• **Task requirements**
Extract the complete data exactly as given.

• **Material**
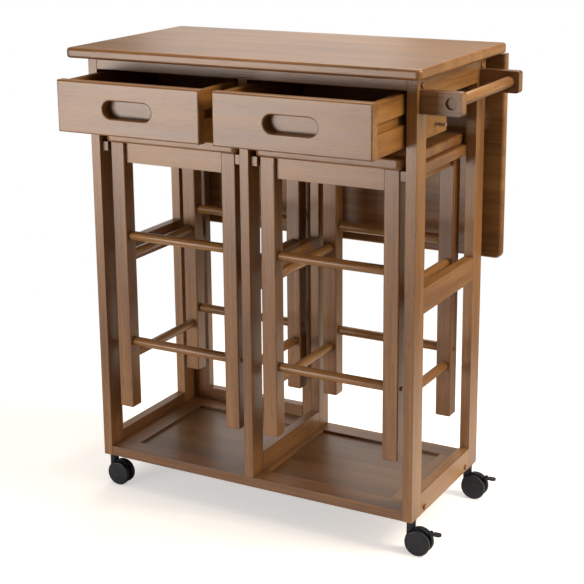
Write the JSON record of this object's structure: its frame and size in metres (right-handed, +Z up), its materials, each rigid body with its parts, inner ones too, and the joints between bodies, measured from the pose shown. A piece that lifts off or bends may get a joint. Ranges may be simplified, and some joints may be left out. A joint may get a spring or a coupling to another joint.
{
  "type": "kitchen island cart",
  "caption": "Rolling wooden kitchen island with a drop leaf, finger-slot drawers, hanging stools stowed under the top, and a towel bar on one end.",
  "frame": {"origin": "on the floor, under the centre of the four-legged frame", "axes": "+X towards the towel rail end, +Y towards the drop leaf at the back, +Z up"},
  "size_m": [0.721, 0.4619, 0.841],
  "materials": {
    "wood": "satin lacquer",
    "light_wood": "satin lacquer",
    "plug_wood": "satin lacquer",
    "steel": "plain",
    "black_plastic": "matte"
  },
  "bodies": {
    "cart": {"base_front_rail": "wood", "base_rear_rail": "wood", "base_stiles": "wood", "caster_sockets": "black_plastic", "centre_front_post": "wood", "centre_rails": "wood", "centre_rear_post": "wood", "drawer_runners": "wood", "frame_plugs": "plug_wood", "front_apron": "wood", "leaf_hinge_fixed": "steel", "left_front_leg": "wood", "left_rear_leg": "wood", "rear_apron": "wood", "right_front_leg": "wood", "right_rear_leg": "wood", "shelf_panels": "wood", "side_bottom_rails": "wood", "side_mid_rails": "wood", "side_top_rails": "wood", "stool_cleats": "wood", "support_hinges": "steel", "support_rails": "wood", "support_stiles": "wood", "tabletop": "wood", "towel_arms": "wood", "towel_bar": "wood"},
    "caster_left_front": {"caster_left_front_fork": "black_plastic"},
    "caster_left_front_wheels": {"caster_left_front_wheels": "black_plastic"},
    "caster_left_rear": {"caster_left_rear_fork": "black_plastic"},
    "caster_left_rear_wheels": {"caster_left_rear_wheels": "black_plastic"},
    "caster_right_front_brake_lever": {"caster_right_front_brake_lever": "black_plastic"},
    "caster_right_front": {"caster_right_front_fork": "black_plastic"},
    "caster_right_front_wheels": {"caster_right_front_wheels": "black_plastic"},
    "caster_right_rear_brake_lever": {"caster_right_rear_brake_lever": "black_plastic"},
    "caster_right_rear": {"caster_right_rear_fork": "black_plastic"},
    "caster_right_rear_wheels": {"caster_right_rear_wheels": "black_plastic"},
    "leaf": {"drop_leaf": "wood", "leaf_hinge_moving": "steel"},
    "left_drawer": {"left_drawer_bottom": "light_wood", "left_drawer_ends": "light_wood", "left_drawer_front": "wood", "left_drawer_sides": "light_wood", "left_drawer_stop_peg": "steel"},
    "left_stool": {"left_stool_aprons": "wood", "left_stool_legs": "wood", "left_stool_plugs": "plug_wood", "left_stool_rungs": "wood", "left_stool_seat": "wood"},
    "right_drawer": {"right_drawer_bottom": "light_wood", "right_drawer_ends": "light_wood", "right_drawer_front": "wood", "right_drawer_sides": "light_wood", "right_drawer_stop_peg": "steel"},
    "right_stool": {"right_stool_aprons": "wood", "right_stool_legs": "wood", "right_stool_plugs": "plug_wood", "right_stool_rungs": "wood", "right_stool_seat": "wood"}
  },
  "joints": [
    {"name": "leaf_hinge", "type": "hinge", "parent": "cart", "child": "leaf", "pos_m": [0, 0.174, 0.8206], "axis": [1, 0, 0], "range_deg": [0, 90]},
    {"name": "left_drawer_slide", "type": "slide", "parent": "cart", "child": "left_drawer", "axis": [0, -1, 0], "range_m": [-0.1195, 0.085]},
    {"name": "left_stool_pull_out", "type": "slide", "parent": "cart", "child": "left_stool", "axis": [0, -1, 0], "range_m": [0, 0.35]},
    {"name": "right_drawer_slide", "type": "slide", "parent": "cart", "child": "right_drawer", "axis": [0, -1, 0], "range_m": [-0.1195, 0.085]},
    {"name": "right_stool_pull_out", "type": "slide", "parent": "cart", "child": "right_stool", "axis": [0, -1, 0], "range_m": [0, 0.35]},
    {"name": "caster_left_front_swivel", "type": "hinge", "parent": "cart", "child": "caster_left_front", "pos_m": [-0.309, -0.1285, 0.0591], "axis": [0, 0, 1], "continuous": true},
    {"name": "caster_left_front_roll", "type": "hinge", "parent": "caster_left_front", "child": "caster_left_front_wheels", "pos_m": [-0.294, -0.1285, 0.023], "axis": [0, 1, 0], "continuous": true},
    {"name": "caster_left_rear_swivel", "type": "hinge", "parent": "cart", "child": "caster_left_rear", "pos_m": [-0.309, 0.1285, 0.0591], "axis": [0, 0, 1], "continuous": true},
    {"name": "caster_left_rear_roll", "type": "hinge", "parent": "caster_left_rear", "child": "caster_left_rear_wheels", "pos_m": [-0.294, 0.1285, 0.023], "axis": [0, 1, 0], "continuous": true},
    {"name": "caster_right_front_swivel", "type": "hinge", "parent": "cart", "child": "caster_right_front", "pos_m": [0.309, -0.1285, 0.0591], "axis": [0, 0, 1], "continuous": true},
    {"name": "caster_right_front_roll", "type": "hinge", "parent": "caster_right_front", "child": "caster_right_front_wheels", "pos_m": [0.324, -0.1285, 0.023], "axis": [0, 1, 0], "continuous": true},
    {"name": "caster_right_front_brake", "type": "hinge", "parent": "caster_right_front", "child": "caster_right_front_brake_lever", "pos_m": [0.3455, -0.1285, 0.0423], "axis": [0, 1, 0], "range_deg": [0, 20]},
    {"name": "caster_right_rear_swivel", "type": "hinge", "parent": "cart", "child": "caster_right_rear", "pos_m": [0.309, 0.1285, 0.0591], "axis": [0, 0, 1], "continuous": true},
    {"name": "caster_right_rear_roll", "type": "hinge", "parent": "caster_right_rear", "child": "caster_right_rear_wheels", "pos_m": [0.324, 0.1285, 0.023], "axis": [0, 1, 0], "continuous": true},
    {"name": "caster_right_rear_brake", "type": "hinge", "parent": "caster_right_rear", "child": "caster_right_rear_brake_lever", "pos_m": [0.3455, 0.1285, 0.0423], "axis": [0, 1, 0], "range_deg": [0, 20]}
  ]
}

• **Written response**
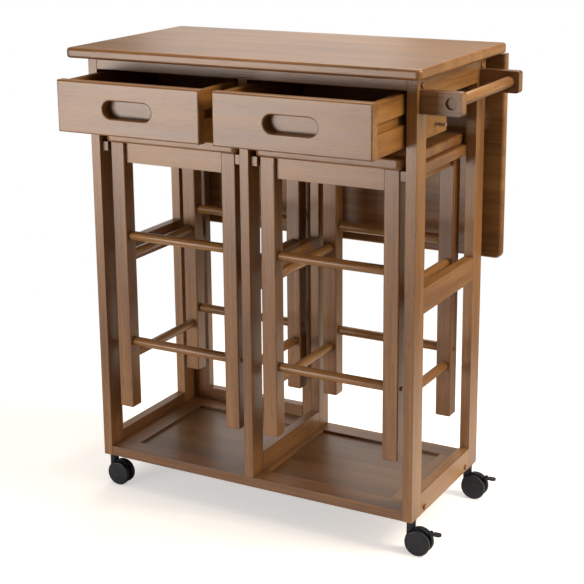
Write the JSON record of this object's structure: its frame and size in metres (right-handed, +Z up), its materials, each rigid body with its parts, inner ones too, and the joints between bodies, measured from the pose shown. A piece that lifts off or bends may get a joint. Ranges may be simplified, and some joints may be left out. A joint may get a spring or a coupling to another joint.
{
  "type": "kitchen island cart",
  "caption": "Rolling wooden kitchen island with a drop leaf, finger-slot drawers, hanging stools stowed under the top, and a towel bar on one end.",
  "frame": {"origin": "on the floor, under the centre of the four-legged frame", "axes": "+X towards the towel rail end, +Y towards the drop leaf at the back, +Z up"},
  "size_m": [0.721, 0.4619, 0.841],
  "materials": {
    "wood": "satin lacquer",
    "light_wood": "satin lacquer",
    "plug_wood": "satin lacquer",
    "steel": "plain",
    "black_plastic": "matte"
  },
  "bodies": {
    "cart": {"base_front_rail": "wood", "base_rear_rail": "wood", "base_stiles": "wood", "caster_sockets": "black_plastic", "centre_front_post": "wood", "centre_rails": "wood", "centre_rear_post": "wood", "drawer_runners": "wood", "frame_plugs": "plug_wood", "front_apron": "wood", "leaf_hinge_fixed": "steel", "left_front_leg": "wood", "left_rear_leg": "wood", "rear_apron": "wood", "right_front_leg": "wood", "right_rear_leg": "wood", "shelf_panels": "wood", "side_bottom_rails": "wood", "side_mid_rails": "wood", "side_top_rails": "wood", "stool_cleats": "wood", "support_hinges": "steel", "support_rails": "wood", "support_stiles": "wood", "tabletop": "wood", "towel_arms": "wood", "towel_bar": "wood"},
    "caster_left_front": {"caster_left_front_fork": "black_plastic"},
    "caster_left_front_wheels": {"caster_left_front_wheels": "black_plastic"},
    "caster_left_rear": {"caster_left_rear_fork": "black_plastic"},
    "caster_left_rear_wheels": {"caster_left_rear_wheels": "black_plastic"},
    "caster_right_front_brake_lever": {"caster_right_front_brake_lever": "black_plastic"},
    "caster_right_front": {"caster_right_front_fork": "black_plastic"},
    "caster_right_front_wheels": {"caster_right_front_wheels": "black_plastic"},
    "caster_right_rear_brake_lever": {"caster_right_rear_brake_lever": "black_plastic"},
    "caster_right_rear": {"caster_right_rear_fork": "black_plastic"},
    "caster_right_rear_wheels": {"caster_right_rear_wheels": "black_plastic"},
    "leaf": {"drop_leaf": "wood", "leaf_hinge_moving": "steel"},
    "left_drawer": {"left_drawer_bottom": "light_wood", "left_drawer_ends": "light_wood", "left_drawer_front": "wood", "left_drawer_sides": "light_wood", "left_drawer_stop_peg": "steel"},
    "left_stool": {"left_stool_aprons": "wood", "left_stool_legs": "wood", "left_stool_plugs": "plug_wood", "left_stool_rungs": "wood", "left_stool_seat": "wood"},
    "right_drawer": {"right_drawer_bottom": "light_wood", "right_drawer_ends": "light_wood", "right_drawer_front": "wood", "right_drawer_sides": "light_wood", "right_drawer_stop_peg": "steel"},
    "right_stool": {"right_stool_aprons": "wood", "right_stool_legs": "wood", "right_stool_plugs": "plug_wood", "right_stool_rungs": "wood", "right_stool_seat": "wood"}
  },
  "joints": [
    {"name": "leaf_hinge", "type": "hinge", "parent": "cart", "child": "leaf", "pos_m": [0, 0.174, 0.8206], "axis": [1, 0, 0], "range_deg": [0, 90]},
    {"name": "left_drawer_slide", "type": "slide", "parent": "cart", "child": "left_drawer", "axis": [0, -1, 0], "range_m": [-0.1195, 0.085]},
    {"name": "left_stool_pull_out", "type": "slide", "parent": "cart", "child": "left_stool", "axis": [0, -1, 0], "range_m": [0, 0.35]},
    {"name": "right_drawer_slide", "type": "slide", "parent": "cart", "child": "right_drawer", "axis": [0, -1, 0], "range_m": [-0.1195, 0.085]},
    {"name": "right_stool_pull_out", "type": "slide", "parent": "cart", "child": "right_stool", "axis": [0, -1, 0], "range_m": [0, 0.35]},
    {"name": "caster_left_front_swivel", "type": "hinge", "parent": "cart", "child": "caster_left_front", "pos_m": [-0.309, -0.1285, 0.0591], "axis": [0, 0, 1], "continuous": true},
    {"name": "caster_left_front_roll", "type": "hinge", "parent": "caster_left_front", "child": "caster_left_front_wheels", "pos_m": [-0.294, -0.1285, 0.023], "axis": [0, 1, 0], "continuous": true},
    {"name": "caster_left_rear_swivel", "type": "hinge", "parent": "cart", "child": "caster_left_rear", "pos_m": [-0.309, 0.1285, 0.0591], "axis": [0, 0, 1], "continuous": true},
    {"name": "caster_left_rear_roll", "type": "hinge", "parent": "caster_left_rear", "child": "caster_left_rear_wheels", "pos_m": [-0.294, 0.1285, 0.023], "axis": [0, 1, 0], "continuous": true},
    {"name": "caster_right_front_swivel", "type": "hinge", "parent": "cart", "child": "caster_right_front", "pos_m": [0.309, -0.1285, 0.0591], "axis": [0, 0, 1], "continuous": true},
    {"name": "caster_right_front_roll", "type": "hinge", "parent": "caster_right_front", "child": "caster_right_front_wheels", "pos_m": [0.324, -0.1285, 0.023], "axis": [0, 1, 0], "continuous": true},
    {"name": "caster_right_front_brake", "type": "hinge", "parent": "caster_right_front", "child": "caster_right_front_brake_lever", "pos_m": [0.3455, -0.1285, 0.0423], "axis": [0, 1, 0], "range_deg": [0, 20]},
    {"name": "caster_right_rear_swivel", "type": "hinge", "parent": "cart", "child": "caster_right_rear", "pos_m": [0.309, 0.1285, 0.0591], "axis": [0, 0, 1], "continuous": true},
    {"name": "caster_right_rear_roll", "type": "hinge", "parent": "caster_right_rear", "child": "caster_right_rear_wheels", "pos_m": [0.324, 0.1285, 0.023], "axis": [0, 1, 0], "continuous": true},
    {"name": "caster_right_rear_brake", "type": "hinge", "parent": "caster_right_rear", "child": "caster_right_rear_brake_lever", "pos_m": [0.3455, 0.1285, 0.0423], "axis": [0, 1, 0], "range_deg": [0, 20]}
  ]
}